◆ Objective ◆
Among the records that follow, find the line with "The Blender code" and the line with "ABACUS_STEPS = 56". Set down those lines and all lines between them exactly, without adding anything.

◆ Given data ◆
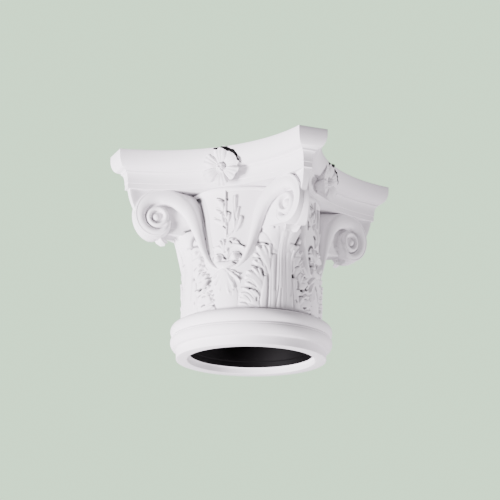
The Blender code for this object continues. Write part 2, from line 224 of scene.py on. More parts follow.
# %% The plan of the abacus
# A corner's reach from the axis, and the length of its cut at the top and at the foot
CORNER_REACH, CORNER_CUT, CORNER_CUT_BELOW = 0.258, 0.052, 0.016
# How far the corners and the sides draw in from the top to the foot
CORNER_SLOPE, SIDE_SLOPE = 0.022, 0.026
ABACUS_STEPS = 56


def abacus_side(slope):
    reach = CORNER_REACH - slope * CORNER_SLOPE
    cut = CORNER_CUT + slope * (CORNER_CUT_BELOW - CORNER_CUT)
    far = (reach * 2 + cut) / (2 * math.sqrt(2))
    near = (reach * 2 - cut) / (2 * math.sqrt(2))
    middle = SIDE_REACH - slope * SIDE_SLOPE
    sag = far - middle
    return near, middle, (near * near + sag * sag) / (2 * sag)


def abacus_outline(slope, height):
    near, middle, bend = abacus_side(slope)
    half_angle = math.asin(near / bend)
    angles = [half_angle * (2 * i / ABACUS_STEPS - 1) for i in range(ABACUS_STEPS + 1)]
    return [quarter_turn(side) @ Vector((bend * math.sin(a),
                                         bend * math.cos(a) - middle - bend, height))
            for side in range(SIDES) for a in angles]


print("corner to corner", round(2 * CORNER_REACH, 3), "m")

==

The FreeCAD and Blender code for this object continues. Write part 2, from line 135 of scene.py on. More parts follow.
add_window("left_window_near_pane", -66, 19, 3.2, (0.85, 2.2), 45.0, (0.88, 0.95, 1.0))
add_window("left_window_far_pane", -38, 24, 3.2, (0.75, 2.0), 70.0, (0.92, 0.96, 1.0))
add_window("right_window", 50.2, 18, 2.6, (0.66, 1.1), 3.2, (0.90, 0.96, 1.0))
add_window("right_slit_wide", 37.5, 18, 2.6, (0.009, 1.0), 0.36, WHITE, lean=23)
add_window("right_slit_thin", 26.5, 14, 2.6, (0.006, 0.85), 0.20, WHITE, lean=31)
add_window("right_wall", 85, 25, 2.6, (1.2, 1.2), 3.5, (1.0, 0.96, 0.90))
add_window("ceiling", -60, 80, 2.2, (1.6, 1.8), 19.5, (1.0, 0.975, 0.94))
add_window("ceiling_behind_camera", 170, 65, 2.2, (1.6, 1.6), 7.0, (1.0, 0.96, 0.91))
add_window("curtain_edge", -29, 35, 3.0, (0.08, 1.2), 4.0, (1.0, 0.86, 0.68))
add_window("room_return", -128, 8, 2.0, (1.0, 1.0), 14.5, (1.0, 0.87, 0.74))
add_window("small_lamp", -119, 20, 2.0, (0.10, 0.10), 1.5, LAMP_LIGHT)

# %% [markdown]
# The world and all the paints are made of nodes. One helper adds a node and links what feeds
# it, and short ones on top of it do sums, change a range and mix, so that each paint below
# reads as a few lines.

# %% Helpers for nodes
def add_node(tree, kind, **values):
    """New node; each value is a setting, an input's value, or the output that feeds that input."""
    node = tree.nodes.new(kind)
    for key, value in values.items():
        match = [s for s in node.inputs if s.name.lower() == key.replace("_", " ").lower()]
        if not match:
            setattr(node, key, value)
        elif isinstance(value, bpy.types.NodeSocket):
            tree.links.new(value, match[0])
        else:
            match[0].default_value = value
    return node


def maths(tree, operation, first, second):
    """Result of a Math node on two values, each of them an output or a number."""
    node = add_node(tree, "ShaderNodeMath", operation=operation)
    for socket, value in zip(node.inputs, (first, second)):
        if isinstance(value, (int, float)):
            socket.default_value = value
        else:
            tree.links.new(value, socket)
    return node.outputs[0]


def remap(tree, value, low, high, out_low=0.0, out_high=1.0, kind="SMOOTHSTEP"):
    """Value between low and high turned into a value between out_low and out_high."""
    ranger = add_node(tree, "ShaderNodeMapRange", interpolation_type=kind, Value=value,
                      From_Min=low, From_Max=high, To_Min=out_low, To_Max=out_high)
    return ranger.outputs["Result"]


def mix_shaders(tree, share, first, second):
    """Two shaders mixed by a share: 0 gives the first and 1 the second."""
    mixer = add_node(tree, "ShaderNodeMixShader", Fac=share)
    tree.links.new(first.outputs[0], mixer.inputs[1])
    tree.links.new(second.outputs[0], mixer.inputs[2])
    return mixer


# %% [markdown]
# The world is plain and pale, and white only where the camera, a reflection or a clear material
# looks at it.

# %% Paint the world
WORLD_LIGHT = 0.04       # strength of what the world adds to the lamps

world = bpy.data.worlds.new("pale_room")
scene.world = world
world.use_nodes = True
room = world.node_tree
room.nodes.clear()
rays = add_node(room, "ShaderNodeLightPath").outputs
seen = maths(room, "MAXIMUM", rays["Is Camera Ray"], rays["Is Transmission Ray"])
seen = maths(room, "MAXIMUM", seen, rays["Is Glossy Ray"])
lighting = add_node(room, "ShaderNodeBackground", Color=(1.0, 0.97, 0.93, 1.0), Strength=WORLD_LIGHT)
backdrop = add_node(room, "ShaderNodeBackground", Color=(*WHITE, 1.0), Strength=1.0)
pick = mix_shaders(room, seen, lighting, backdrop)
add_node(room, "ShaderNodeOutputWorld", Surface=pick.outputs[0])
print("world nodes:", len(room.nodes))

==

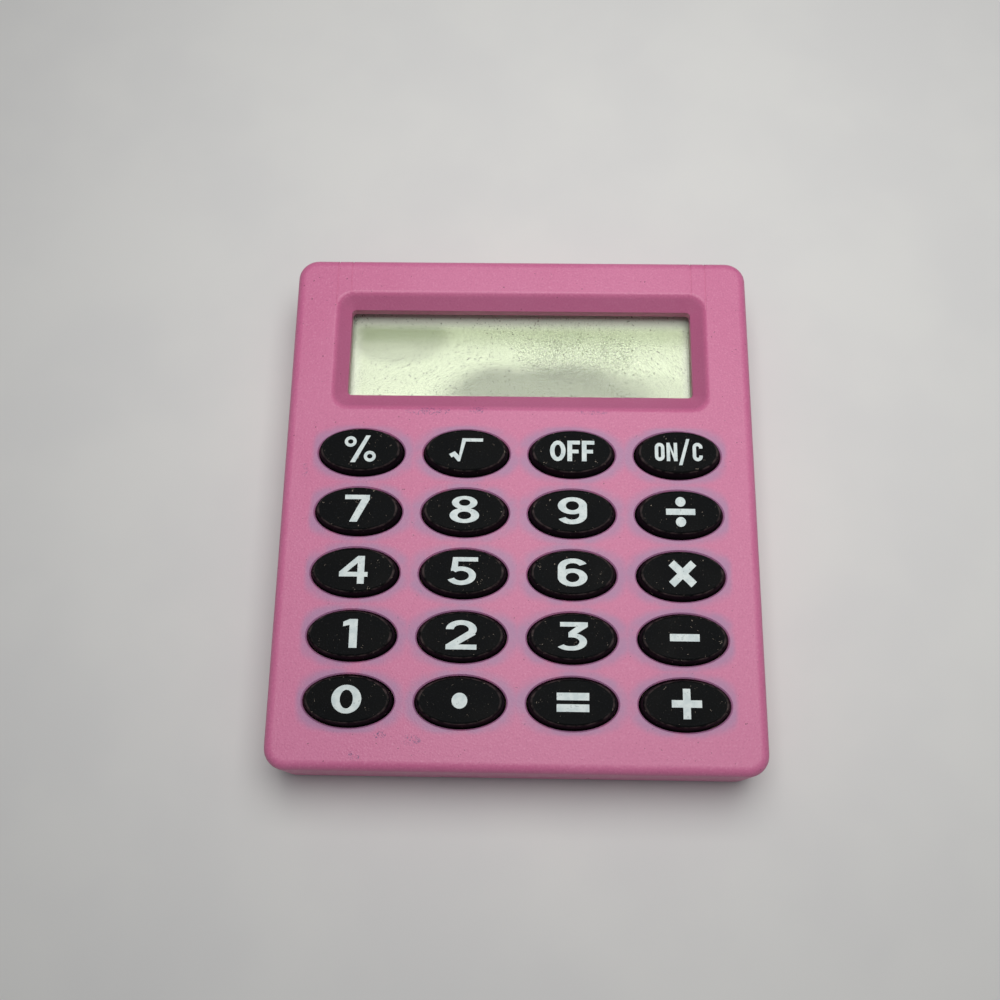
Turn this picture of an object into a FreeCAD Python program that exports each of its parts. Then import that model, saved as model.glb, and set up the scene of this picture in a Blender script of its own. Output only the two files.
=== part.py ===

◆ Task response ◆
The Blender code for this object continues. Write part 2, from line 224 of scene.py on. More parts follow.
# %% The plan of the abacus
# A corner's reach from the axis, and the length of its cut at the top and at the foot
CORNER_REACH, CORNER_CUT, CORNER_CUT_BELOW = 0.258, 0.052, 0.016
# How far the corners and the sides draw in from the top to the foot
CORNER_SLOPE, SIDE_SLOPE = 0.022, 0.026
ABACUS_STEPS = 56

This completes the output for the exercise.